(Given data):
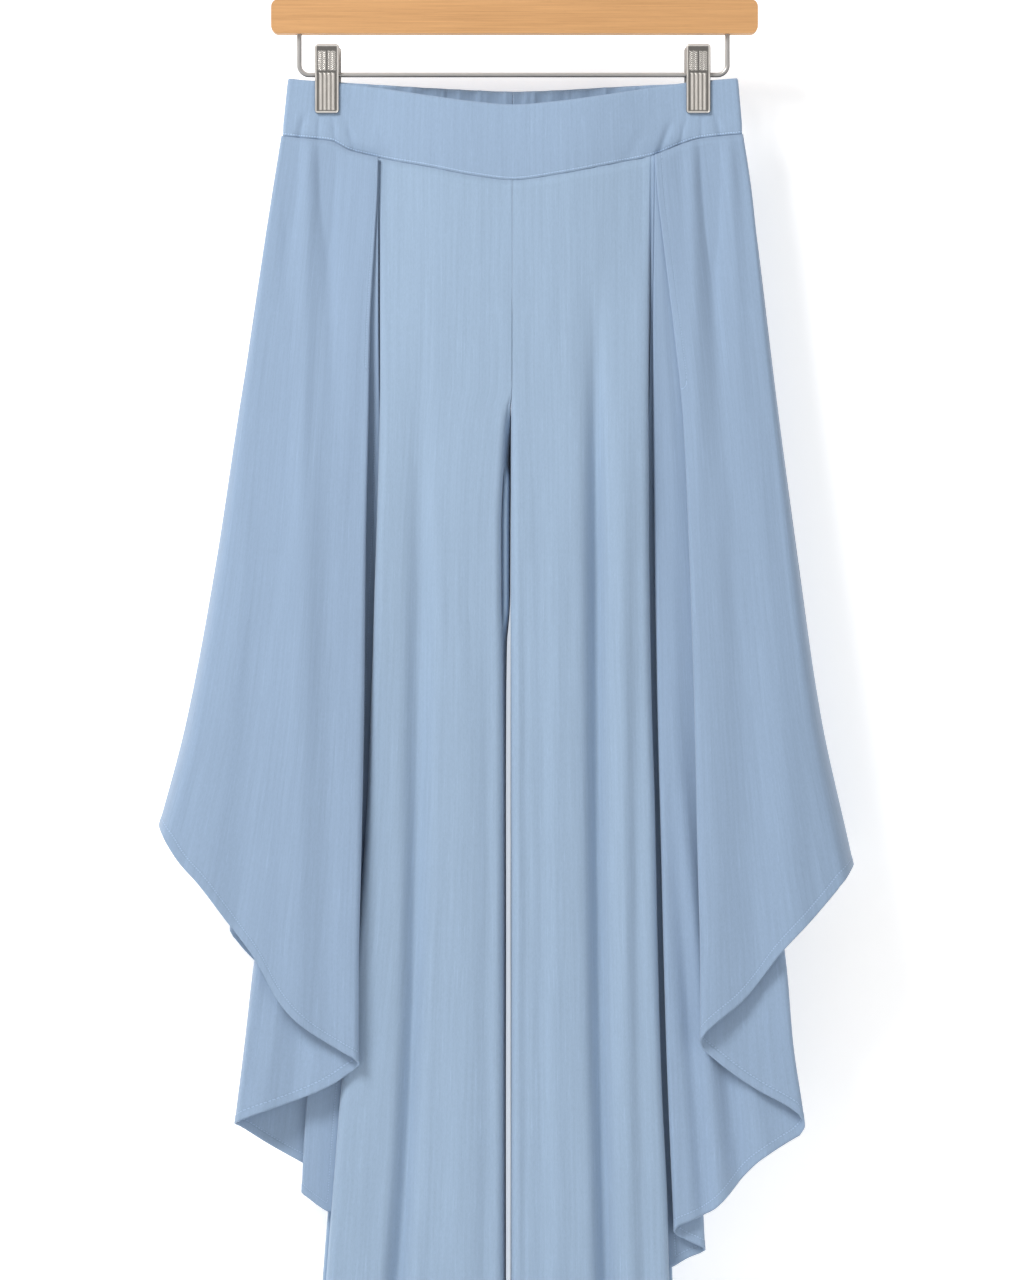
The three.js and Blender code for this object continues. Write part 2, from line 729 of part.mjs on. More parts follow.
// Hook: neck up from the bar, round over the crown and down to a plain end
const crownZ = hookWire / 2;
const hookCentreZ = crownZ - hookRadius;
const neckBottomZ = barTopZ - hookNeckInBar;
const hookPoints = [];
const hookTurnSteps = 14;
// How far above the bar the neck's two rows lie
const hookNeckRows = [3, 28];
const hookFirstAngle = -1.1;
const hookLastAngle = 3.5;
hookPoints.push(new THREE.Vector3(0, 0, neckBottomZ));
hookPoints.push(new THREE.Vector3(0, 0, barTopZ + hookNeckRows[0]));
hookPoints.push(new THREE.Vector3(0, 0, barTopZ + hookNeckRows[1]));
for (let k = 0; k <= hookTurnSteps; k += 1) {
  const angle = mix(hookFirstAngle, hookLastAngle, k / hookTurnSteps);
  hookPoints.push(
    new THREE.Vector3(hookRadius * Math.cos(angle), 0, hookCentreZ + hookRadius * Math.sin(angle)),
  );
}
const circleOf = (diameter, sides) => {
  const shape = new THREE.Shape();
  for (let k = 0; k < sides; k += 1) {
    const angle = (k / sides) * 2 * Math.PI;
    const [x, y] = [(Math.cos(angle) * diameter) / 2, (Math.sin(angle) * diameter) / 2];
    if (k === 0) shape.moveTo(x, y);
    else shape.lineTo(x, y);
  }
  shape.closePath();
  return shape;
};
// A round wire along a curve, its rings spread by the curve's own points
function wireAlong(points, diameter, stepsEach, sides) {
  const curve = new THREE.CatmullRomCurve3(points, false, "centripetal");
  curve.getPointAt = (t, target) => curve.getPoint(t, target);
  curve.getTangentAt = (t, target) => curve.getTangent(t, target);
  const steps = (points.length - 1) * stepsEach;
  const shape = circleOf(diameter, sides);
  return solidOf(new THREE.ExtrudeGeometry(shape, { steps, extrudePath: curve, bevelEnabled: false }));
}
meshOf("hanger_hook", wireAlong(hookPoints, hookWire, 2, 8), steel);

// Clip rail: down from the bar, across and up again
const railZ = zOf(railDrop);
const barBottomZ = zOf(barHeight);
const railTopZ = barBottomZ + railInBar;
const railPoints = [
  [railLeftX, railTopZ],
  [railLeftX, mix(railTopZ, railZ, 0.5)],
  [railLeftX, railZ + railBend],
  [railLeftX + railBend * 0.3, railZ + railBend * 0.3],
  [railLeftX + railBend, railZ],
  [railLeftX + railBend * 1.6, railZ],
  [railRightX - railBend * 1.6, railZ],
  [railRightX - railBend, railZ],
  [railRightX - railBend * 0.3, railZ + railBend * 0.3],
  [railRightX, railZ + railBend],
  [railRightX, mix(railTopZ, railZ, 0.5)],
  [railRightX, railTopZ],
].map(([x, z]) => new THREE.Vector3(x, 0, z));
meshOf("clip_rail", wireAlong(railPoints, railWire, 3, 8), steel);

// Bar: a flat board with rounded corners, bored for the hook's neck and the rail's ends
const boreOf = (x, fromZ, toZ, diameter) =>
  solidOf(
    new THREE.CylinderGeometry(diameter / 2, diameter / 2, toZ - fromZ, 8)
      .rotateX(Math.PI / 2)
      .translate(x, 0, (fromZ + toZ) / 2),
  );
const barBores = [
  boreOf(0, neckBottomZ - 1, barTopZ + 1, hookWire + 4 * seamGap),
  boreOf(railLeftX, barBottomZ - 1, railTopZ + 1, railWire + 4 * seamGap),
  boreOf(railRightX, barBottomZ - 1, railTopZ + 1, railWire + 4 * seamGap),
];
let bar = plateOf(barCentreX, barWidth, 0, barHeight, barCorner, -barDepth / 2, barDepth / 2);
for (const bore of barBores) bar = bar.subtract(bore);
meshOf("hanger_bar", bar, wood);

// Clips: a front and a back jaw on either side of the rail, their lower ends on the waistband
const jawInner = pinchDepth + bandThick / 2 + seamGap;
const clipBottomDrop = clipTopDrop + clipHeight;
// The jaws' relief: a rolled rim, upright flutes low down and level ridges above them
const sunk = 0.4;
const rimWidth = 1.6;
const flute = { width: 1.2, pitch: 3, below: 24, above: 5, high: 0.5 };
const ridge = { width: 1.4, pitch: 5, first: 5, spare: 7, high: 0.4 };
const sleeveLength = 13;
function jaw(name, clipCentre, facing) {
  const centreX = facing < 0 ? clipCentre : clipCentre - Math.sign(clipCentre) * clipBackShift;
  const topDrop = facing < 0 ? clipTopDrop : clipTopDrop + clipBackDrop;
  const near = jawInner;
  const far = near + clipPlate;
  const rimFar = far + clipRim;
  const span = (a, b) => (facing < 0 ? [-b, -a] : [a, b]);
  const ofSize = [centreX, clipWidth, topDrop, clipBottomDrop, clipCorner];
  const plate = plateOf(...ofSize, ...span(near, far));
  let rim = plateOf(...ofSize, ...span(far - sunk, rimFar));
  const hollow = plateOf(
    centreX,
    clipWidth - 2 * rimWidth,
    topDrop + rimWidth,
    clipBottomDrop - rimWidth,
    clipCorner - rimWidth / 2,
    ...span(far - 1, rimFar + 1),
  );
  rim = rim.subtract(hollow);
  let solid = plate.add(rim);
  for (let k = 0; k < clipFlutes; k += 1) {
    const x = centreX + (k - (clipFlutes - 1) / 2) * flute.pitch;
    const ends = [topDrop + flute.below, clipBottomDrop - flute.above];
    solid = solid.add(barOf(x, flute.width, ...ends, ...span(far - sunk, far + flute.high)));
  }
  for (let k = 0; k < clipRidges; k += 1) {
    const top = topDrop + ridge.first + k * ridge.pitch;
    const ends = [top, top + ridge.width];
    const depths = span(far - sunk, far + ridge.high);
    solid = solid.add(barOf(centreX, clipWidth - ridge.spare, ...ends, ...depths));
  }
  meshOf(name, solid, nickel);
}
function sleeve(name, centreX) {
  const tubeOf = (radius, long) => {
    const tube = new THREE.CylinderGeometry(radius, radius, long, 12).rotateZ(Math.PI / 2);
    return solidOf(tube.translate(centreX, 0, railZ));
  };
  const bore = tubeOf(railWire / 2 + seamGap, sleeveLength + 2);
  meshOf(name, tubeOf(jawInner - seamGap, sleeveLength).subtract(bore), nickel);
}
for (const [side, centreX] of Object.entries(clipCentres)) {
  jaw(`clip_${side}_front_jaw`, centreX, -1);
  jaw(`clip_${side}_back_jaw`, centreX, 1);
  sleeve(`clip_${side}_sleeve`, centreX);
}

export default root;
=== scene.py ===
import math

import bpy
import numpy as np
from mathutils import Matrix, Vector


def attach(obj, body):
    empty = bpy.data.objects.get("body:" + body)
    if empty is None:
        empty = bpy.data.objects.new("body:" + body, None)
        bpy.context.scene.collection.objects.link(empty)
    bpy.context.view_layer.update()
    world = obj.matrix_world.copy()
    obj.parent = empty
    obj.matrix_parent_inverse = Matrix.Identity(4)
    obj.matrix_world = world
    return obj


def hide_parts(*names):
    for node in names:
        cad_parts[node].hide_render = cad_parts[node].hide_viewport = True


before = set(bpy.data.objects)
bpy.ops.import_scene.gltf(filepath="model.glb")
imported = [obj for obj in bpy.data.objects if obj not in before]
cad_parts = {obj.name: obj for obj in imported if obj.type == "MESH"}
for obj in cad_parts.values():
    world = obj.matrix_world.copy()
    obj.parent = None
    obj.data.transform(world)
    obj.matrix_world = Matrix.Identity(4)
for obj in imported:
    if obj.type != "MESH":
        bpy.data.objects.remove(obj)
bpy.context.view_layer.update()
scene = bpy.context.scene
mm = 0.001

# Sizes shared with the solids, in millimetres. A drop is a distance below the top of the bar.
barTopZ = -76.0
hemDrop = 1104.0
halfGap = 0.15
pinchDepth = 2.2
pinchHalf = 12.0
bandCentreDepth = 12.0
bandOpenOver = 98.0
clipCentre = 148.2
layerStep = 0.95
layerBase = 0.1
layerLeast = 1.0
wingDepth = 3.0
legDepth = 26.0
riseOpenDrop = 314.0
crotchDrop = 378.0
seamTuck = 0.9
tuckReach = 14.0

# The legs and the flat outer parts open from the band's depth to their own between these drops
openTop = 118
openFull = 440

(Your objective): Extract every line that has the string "node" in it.

(Response to this exercise):
    for node in names:
        cad_parts[node].hide_render = cad_parts[node].hide_viewport = True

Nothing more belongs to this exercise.